Was it the smartest move by Redick to play his starters the entire second half, considering this was a Sunday afternoon game and Game 3 was Friday night? It was certainly a calculated risk, perhaps done out of respect for what the Timberwolves can do, perhaps out of desperation for what awaits the Lakers on the other side of this: a 3-1 deficit where Games 6 and 7 will be played every other day and the cities sit two time zones away.

“Today I felt better, there’s no excuse,” Dončić said. “This is the playoffs, fatigue shouldn’t play any role in this. Played a lot of minutes, but they shouldn’t play a role. I think they just executed better on the defensive end during the last minute.”

This was Redick’s chance to get the best of this bunch this series. Those who saw this matchup and looked directly ahead to a Golden State Warriors or Houston Rockets meeting before a showdown against the Oklahoma City Thunder didn’t truly foresee this.

This is clear and present danger, and it was evident in the fourth before Austin Reaves’ corner 3 bounced off the rim before the buzzer.
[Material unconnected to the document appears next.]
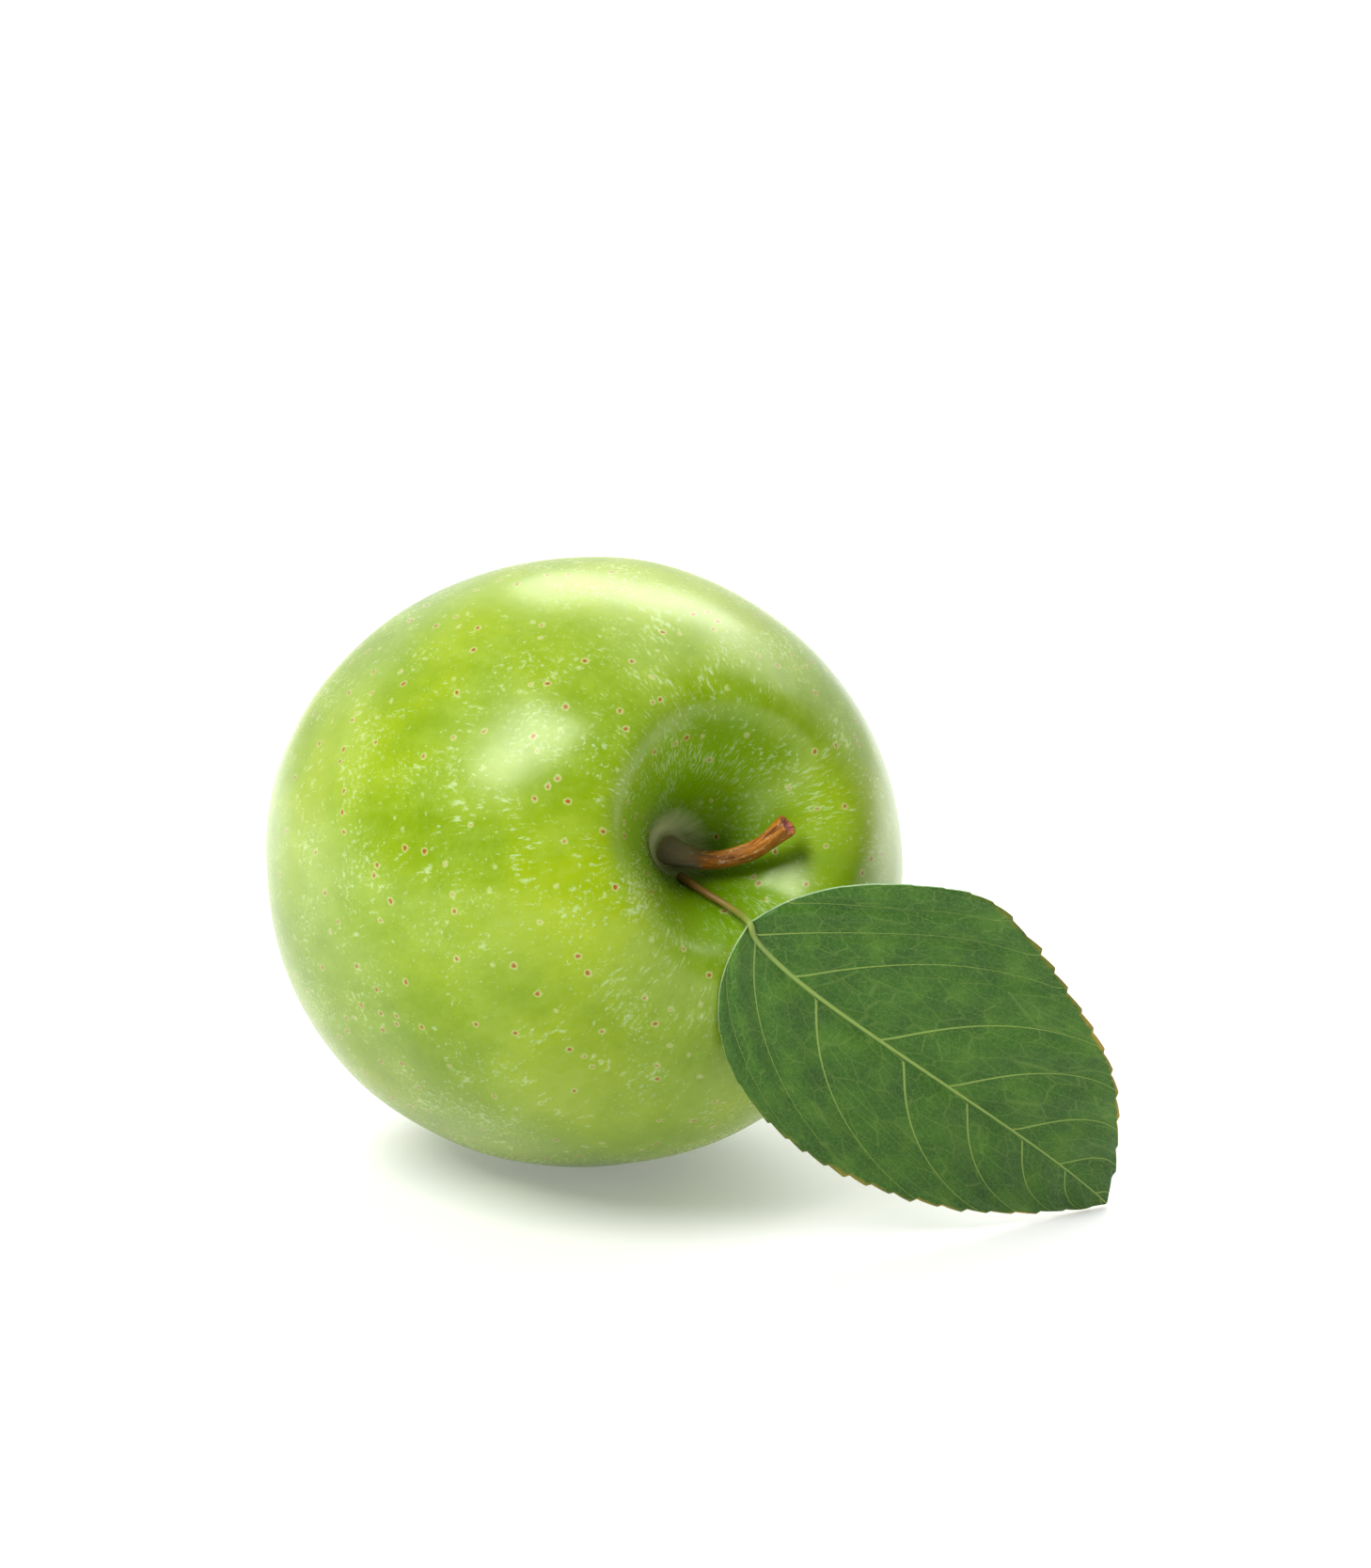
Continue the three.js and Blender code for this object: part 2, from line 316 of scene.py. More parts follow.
# %% Skin colours
def clouded_green(tree, own, streaks):
    """Slow clouds, about 25 mm across, under a pale bloom that lies thicker in some places."""
    clouds = noise_at(tree, own, 1 / 24, 8.0, 0.62)
    greens = [(0.32, "688700"), (0.46, "789400"), (0.56, "869e00"), (0.70, "95a800")]
    ground = add(tree, "ValToRGB", {"Fac": clouds}, stops=greens).outputs["Color"]
    patches = noise_at(tree, own, 1 / 17, 6.0)
    powder = noise_at(tree, own, 0.9, 6.0, 0.75)
    bloom = maths(tree, "MULTIPLY_ADD", streaks, 0.5, patches)
    bloom = maths(tree, "MULTIPLY_ADD", powder, 0.65, bloom)
    bloom = carried(tree, bloom, (0.98, 1.34), (0.0, 0.42))
    return laid_over(tree, ground, linear("9bb44e"), bloom)


def funnel_green_with_painted_light(tree, ground, streaks, way):
    """Deeper green towards the stalk, with an edge that the streaks break up. The green is kept lighter than
    the real funnel, as painted light against the funnel's shade.
    """
    ragged = maths(tree, "MULTIPLY_ADD", streaks, -18.0, way)
    depth = carried(tree, ragged, (1.0, 20.0), (0.6, 0.0), interpolation_type="SMOOTHSTEP")
    return laid_over(tree, ground, linear("649400"), depth)


# %% [markdown]
# The light marks come next. Pale specks are drawn out away from the stalk near the funnel and are grains
# elsewhere. Lenticels are the fruit's breathing pores, each a brown dot in a cream ring. They are scattered
# points: a Voronoi texture gives the distance to the nearest one, and a small distance is the dot, a larger
# one its ring.

# %% Specks and lenticels
PORE_SPACING = 2.9


def speck_share(tree, own, skin, way):
    """How pale the specks make a place: drawn out near the stalk, grains in drifts of about 10 mm."""
    dashes = noise_at(tree, drawn_out(tree, skin, (26, 26, 0.42)), 1.8, 4.0, 0.7)
    near_stem = carried(tree, way, (14.0, 50.0), (0.05, 0.0), interpolation_type="SMOOTHSTEP")
    clumps = maths(tree, "MULTIPLY_ADD", noise_at(tree, own, 1 / 6, 2.0), 0.5, -0.27)
    dashes = maths(tree, "ADD", dashes, near_stem)
    dashes = maths(tree, "ADD", dashes, clumps)
    drifts = maths(tree, "MULTIPLY_ADD", noise_at(tree, own, 1 / 10, 3.0), 0.5, -0.25)
    grains = maths(tree, "ADD", noise_at(tree, own, 1.7, 4.0, 0.7), drifts)
    specks = maths(tree, "MAXIMUM", dashes, grains)
    return carried(tree, specks, (0.61, 0.71), (0.0, 0.45))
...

It was evident even with Rui Hachimura being the only Laker outside of James, Dončić and Reaves to score in double figures this series — he scored 23, including some big shots with the Timberwolves charging in the second half.
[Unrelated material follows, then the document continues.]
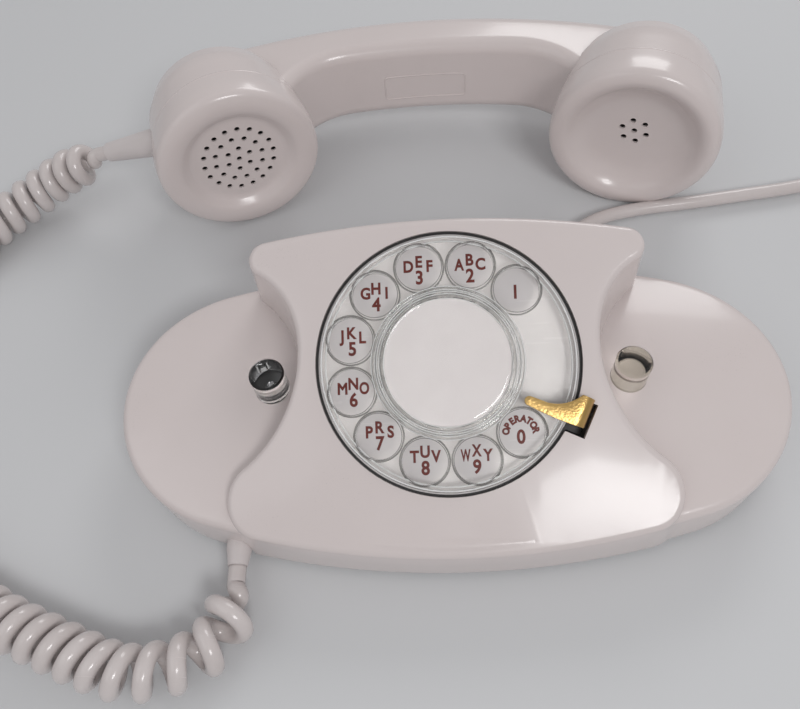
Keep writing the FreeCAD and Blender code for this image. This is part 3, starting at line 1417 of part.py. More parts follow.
# ---- all pieces ----------------------------------------------------------------------------------
def build():
    """Make every piece and write it under its node's name."""
    os.makedirs("parts", exist_ok=True)
    save("housing", make_housing())
    save("base_plate", make_base_plate())
    save("foot_ring", make_foot_ring())
    save("base_screws", *make_base_screws())
    save("counterweight", make_counterweight())
    save("plunger_left", make_plunger(-1))
    save("plunger_right", make_plunger(1))
    save("hook_lever", make_hook_lever())
    save("lever_brackets", *make_lever_brackets())
    save("hook_switch", make_hook_switch())
    network, terminals = make_network()
    save("network_block", network)
    save("terminal_screws", *terminals)
    frame, coil, gong, gong_screw, clapper = make_ringer()
    save("ringer_frame", frame)
    save("ringer_coil", coil)
    save("ringer_gong", gong)
    save("gong_screw", gong_screw)
    save("ringer_clapper", clapper)
    socket, bulb = make_lamp()
    save("lamp_socket", socket)
    save("lamp", bulb)
    save("number_plate", make_number_plate())
    save("dial_frame", make_dial_frame())
    save("dial_screws", *make_dial_screws())
    save("dial_bridge", make_dial_bridge())
    save("finger_stop", make_finger_stop())
    save("finger_wheel", make_finger_wheel())
    save("card", make_card())
    save("card_retainer", make_card_retainer())
    save("dial_shaft", make_dial_shaft())
    save("main_gear", make_main_gear())
    save("return_spring", make_return_spring())
    save("pulse_pinion", make_pulse_pinion())
    save("pulse_cam", make_pulse_cam())
    save("pulse_contacts", make_pulse_contacts())
    save("governor_rotor", make_governor_rotor())
    save("governor_cup", make_governor_cup())
    handle = make_handle()
    save("handset_handle", handle)
    save("handset_boot", make_handset_boot(handle))
    save("receiver_cap", make_receiver_cap())
    save("transmitter_cap", make_transmitter_cap())
    save("receiver_unit", at_cup(make_capsule(), 1))
    save("transmitter_unit", at_cup(make_capsule(), -1))
    save("front_relief", make_relief(HANDSET_EXIT, HANDSET_EXIT_HEADING))
    save("rear_relief", make_relief(LINE_EXIT, LINE_EXIT_HEADING))
    save("handset_cord", make_handset_cord())
    save("line_cord", make_line_cord())
    save("line_cord_coil", make_line_coil())
    save("line_plug", make_line_plug())


build()
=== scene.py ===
"""Finishes and fine detail of a low oval desk telephone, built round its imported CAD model.

Every length is in metres in the model's own frame: +X to the user's right, +Y away, +Z up.
"""

import json
import logging
import math
from dataclasses import dataclass, field
from enum import Enum
from typing import Iterable, Sequence

import bmesh
import bpy
from mathutils import Matrix, Vector
from mathutils.bvhtree import BVHTree

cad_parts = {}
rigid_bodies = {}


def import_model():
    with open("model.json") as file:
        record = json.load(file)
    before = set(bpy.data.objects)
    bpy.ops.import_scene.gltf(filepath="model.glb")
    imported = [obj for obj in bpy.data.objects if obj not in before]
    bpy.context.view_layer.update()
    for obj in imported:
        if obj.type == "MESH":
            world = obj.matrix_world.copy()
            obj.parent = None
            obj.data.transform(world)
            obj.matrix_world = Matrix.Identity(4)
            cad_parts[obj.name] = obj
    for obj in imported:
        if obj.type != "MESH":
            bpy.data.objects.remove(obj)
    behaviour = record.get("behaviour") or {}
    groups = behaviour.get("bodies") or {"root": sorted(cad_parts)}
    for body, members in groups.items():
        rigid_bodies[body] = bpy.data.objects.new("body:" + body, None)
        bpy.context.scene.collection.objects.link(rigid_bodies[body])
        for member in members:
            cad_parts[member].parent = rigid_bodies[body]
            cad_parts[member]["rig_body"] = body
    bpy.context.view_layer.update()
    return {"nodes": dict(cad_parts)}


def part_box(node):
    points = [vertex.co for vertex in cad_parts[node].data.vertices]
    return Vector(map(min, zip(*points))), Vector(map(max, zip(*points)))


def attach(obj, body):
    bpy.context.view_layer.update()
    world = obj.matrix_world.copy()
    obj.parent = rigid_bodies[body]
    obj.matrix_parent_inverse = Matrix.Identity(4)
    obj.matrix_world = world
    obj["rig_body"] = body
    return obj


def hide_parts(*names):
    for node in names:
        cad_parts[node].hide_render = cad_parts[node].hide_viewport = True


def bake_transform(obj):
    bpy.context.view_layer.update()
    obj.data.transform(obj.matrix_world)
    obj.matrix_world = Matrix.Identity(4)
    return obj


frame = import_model()
NODES: dict[str, bpy.types.Object] = frame["nodes"]

log = logging.getLogger("telephone")
logging.basicConfig(level=logging.INFO, format="%(name)s: %(message)s")

Colour = tuple[float, float, float]
Place = tuple[float, float, float]

# Least angle in degrees between two faces that stays an edge, by kind of piece.
MOULDED_EDGE = 32.0
FIRM_EDGE = 40.0
COVER_EDGE = 50.0
ROUND_EDGE = 80.0

# Faces round a full circle.
RIM_SIDES = 128
HOLE_SIDES = 56
CORE_SIDES = 48


# ---- shader node groups --------------------------------------------------------------------------
class Wiring:
    """Short words for adding and joining shader nodes in one tree."""

    def __init__(self, tree: bpy.types.NodeTree) -> None:
        """Keep the tree that nodes are added to."""
        self.tree = tree

    def node(self, kind: str, **settings: object) -> bpy.types.Node:
        """Add a node.

        Args:
            kind: the node's Blender type name.
            settings: attributes set on the node, or values for its inputs by name.

        Returns:
            The new node.
        """
        made = self.tree.nodes.new(kind)
        for name, value in settings.items():
            if hasattr(made, name):
                setattr(made, name, value)
            else:
                made.inputs[name.replace("_", " ")].default_value = value
        return made

    def join(self, source: bpy.types.NodeSocket, target: bpy.types.NodeSocket) -> None:
        """Link one socket to another."""
        self.tree.links.new(source, target)

    def sums(self, operation: str, first: object, second: object) -> bpy.types.NodeSocket:
        """Add a Math node.

        Args:
            operation: the node's operation.
            first: a socket or a number.
            second: a socket or a number.

        Returns:
            The node's output socket.
        """
        made = self.node("ShaderNodeMath", operation=operation)
        for slot, value in zip(made.inputs, (first, second)):
            if isinstance(value, bpy.types.NodeSocket):
                self.join(value, slot)
            else:
                slot.default_value = float(value)
        return made.outputs[0]

    def ramp(self, source: bpy.types.NodeSocket, low: float, high: float) -> bpy.types.NodeSocket:
        """Stretch a value so that low becomes 0 and high becomes 1, clamped.

        Args:
            source: the socket to read.
            low: the value that becomes 0.
            high: the value that becomes 1.

        Returns:
            The stretched value's socket.
        """
        made = self.node("ShaderNodeMapRange", clamp=True)
        made.interpolation_type = "SMOOTHSTEP"
        self.join(source, made.inputs["Value"])
        made.inputs["From Min"].default_value = low
        made.inputs["From Max"].default_value = high
        return made.outputs["Result"]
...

It’s evident the Lakers have the top-end talent but perhaps not the sweat equity the Timberwolves have grown to possess — the playoff callouses from last year’s run to the Western Conference finals.

“I think it helps having the continuity that we have, the chemistry that we have, the belief that we have together. Just understanding that we can beat anybody, any night,” Conley said. “We go 8-9-10 deep, with guys that continue to fight and find ways to impact the game.”

This series isn’t over, not with James still able to conjure excellence and Dončić doing something otherworldly every night. But Edwards smells blood in the water — and for the Lakers, that water could be the sandy beaches of Bora Bora or some other tropical island if they don’t pull it together, fast.